We need to share high-profile sporting moments with Pacific Islander teams as the US and Japan bonded over last year’s WBC.

In 2023, the Australian Government declared its support for a Papua New Guinea (PNG)-based team in the National Rugby League (NRL). This has so far received mixed reviews.

With the Australian government and Australian Rugby League commission potentially offering $60 million per year over 10 years in financial support, PNG would have its own team playing its national game against the best Australian (and New Zealand) competition.

This policy builds off groundwork laid in northern Queensland, our most rugby obsessed and Pacific-proximate region. Queensland has a long-term relationship with PNG rugby with the Queensland Cup, one tier below the NRL, including the Port Moresby-based PNG Hunters since 2013.

The Hunters won their first premiership in 2017. They are pegged to be the feeder team into a prospective PNG NRL side and are performing in that capacity for the NRL’s Redcliffe-based Dolphins.

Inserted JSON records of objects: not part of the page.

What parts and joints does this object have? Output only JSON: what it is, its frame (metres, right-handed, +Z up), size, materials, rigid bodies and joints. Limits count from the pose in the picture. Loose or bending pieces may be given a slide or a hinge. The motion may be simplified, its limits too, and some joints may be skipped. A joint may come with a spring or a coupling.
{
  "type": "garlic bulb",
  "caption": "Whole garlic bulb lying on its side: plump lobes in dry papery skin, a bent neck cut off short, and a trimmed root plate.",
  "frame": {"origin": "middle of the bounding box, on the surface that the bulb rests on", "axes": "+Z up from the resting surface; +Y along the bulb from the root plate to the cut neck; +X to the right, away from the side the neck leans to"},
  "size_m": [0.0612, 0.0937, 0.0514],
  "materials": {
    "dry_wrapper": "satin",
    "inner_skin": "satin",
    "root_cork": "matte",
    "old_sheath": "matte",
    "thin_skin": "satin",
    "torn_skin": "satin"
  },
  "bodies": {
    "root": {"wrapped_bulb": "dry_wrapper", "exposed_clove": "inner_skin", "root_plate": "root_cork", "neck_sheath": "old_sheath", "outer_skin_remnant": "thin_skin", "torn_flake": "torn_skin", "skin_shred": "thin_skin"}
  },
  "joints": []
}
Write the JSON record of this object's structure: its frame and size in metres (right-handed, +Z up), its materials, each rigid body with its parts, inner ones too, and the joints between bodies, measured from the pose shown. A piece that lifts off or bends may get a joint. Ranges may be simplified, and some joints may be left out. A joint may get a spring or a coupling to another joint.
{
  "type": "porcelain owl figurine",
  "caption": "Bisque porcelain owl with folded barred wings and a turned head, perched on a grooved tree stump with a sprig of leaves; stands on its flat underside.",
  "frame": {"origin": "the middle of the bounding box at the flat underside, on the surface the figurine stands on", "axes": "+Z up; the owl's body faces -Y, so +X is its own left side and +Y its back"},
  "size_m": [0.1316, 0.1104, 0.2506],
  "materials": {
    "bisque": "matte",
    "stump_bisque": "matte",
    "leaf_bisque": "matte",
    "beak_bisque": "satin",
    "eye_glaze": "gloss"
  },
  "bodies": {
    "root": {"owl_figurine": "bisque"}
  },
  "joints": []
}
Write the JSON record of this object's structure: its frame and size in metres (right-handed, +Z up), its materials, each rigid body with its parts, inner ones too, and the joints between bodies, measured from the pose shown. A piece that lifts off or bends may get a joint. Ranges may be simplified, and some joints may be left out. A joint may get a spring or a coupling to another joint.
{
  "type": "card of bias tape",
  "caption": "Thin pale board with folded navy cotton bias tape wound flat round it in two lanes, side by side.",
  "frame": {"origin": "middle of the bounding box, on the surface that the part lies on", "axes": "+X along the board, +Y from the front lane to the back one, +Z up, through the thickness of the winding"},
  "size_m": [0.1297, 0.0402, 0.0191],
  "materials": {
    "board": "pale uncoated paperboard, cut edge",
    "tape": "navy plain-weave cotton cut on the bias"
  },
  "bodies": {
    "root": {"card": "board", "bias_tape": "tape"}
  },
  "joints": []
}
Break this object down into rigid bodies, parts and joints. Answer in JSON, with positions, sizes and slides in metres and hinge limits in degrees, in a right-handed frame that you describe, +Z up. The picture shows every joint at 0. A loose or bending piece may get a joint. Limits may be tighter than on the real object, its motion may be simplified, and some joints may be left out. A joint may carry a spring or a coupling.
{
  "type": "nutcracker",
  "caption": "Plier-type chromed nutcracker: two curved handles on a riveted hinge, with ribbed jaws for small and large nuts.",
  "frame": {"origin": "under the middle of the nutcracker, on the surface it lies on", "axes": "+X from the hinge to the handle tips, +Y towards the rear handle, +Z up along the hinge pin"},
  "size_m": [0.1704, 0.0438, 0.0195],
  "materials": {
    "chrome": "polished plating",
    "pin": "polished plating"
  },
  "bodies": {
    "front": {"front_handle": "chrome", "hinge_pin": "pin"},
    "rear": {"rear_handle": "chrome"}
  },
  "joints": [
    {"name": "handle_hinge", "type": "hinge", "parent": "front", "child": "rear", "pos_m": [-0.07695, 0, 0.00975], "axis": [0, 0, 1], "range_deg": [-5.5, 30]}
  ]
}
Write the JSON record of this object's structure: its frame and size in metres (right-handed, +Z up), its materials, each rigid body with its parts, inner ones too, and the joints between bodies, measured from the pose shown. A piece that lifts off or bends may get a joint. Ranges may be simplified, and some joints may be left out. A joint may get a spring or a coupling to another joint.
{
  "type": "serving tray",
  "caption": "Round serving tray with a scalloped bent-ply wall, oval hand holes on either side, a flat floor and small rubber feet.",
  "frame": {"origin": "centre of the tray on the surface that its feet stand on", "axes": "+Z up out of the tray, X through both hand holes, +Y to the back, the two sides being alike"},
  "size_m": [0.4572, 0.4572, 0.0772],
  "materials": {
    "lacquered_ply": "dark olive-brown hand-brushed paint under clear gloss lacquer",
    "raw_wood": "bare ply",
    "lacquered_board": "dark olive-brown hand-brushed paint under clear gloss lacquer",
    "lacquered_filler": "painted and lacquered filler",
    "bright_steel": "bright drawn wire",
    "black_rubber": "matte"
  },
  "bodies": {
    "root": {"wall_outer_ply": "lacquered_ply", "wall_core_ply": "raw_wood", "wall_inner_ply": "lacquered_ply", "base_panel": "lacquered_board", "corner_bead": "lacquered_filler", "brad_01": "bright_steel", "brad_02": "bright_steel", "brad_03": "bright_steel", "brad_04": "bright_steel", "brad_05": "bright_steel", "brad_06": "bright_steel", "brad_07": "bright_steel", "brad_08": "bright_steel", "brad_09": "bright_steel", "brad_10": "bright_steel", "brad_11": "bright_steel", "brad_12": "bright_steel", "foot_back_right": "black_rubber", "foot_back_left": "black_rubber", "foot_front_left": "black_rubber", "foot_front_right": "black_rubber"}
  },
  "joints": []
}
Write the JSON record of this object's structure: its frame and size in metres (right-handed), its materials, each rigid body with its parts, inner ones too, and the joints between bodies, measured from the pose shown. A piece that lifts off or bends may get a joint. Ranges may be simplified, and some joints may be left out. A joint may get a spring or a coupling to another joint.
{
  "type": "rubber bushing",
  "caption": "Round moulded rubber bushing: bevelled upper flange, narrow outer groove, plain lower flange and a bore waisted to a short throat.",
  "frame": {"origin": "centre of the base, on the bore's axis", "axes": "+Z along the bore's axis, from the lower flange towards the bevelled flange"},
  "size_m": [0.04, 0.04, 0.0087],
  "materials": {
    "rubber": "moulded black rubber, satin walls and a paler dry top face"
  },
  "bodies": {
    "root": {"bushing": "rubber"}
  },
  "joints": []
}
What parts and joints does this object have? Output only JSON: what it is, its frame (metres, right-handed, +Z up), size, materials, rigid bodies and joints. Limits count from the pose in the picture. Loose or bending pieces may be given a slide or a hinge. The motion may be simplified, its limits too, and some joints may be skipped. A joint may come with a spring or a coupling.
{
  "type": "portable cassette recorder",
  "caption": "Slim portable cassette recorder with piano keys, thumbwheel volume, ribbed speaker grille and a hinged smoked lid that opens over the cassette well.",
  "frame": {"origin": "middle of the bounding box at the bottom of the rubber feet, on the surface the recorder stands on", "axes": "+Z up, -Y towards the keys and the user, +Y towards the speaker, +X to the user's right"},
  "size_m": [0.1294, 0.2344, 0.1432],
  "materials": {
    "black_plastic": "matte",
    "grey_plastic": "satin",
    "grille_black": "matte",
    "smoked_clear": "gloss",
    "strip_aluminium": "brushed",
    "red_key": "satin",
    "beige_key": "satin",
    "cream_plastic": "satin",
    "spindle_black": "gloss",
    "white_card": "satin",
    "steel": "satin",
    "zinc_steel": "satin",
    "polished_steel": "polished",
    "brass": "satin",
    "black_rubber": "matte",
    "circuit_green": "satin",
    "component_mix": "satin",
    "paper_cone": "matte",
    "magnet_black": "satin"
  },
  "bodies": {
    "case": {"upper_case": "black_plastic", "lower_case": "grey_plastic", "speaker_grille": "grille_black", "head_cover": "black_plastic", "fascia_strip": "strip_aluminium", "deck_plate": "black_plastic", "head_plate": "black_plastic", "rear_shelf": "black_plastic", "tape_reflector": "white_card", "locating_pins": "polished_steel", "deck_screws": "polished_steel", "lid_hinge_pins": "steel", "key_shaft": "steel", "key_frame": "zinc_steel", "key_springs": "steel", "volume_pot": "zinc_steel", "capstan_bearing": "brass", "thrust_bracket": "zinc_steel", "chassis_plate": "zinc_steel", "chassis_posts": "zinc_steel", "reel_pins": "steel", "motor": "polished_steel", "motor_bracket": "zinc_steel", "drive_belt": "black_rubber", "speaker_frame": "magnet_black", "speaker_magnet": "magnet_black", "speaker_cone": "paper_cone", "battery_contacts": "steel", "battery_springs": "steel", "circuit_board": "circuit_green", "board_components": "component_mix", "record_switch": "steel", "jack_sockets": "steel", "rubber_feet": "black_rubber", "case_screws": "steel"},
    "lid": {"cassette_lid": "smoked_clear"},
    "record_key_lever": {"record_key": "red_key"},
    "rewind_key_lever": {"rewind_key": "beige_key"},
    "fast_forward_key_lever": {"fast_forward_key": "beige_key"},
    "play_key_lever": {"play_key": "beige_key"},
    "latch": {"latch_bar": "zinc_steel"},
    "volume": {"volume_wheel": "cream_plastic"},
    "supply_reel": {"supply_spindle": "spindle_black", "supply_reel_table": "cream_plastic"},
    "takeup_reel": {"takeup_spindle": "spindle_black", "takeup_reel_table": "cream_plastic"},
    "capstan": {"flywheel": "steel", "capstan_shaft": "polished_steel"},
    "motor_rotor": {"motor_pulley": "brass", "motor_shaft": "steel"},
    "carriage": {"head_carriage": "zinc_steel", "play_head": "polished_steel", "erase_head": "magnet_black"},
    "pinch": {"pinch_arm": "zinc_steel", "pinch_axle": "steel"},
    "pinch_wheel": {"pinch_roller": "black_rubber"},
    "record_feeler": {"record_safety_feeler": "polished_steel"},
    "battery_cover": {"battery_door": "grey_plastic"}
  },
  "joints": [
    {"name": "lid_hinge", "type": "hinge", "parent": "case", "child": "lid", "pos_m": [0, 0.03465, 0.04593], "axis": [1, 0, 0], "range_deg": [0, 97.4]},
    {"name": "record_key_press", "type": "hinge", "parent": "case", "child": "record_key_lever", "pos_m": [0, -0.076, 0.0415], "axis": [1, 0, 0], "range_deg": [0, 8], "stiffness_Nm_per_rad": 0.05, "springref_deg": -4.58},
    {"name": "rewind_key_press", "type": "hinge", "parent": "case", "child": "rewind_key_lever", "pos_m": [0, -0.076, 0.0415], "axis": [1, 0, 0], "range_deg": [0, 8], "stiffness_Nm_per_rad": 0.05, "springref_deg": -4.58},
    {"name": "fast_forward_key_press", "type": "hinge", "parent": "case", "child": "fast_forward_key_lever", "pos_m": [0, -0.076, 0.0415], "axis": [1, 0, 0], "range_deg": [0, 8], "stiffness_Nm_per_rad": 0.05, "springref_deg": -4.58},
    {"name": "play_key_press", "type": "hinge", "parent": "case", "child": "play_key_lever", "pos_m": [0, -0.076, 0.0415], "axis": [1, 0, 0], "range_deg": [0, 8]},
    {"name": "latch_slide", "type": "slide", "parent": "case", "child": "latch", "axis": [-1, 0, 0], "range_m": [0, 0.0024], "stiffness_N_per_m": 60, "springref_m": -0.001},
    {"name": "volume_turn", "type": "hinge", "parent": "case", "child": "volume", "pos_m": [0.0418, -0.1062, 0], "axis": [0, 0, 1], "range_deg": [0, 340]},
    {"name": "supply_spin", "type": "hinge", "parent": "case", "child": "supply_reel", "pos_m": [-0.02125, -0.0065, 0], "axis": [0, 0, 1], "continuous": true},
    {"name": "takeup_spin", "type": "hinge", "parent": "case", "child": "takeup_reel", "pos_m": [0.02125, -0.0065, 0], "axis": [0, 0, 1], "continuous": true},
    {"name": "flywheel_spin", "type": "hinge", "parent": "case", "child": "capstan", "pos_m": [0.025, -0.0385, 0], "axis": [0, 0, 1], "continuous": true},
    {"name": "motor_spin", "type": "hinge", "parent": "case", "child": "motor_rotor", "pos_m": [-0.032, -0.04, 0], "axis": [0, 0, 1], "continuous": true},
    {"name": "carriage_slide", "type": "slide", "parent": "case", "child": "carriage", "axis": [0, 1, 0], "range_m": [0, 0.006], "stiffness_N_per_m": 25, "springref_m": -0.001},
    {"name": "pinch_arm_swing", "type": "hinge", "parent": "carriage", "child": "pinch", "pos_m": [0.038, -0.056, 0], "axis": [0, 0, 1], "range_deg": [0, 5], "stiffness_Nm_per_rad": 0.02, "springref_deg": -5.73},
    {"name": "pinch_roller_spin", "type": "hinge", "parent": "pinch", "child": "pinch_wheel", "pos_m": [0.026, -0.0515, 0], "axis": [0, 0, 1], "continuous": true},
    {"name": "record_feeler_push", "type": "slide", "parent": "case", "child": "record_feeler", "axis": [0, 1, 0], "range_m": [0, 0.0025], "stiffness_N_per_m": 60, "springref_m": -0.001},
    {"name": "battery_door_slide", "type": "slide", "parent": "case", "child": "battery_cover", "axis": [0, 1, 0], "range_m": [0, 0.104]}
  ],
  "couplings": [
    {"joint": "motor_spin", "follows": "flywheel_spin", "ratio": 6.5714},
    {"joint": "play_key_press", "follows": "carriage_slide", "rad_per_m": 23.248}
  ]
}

The Hunters highlight the initiative’s popular appeal, with their home stadium in Port Moresby and their games nationally televised free-to-air in PNG.

Further supporting the team and PNG rugby are initiatives at the developmental and grassroots level with $5.5m invested in developing an academy for young PNG talent (with assistance from the prodigious Penrith Panthers academy). Australia is supporting financially PNG school rugby tours of Australia.

Rugby league alone offers a plethora of opportunities in PNG as Prime Minister James Marape reiterated last week. The game is a unifying factor in his nation, and potentially much more widely in the Pacific—noting Samoa’s strong performance in the Rugby League World Cup 2022. Future opportunities may extend to other sports such as rugby union and soccer.

A PNG-based team in the NRL is smart foreign policy. Let’s run with it.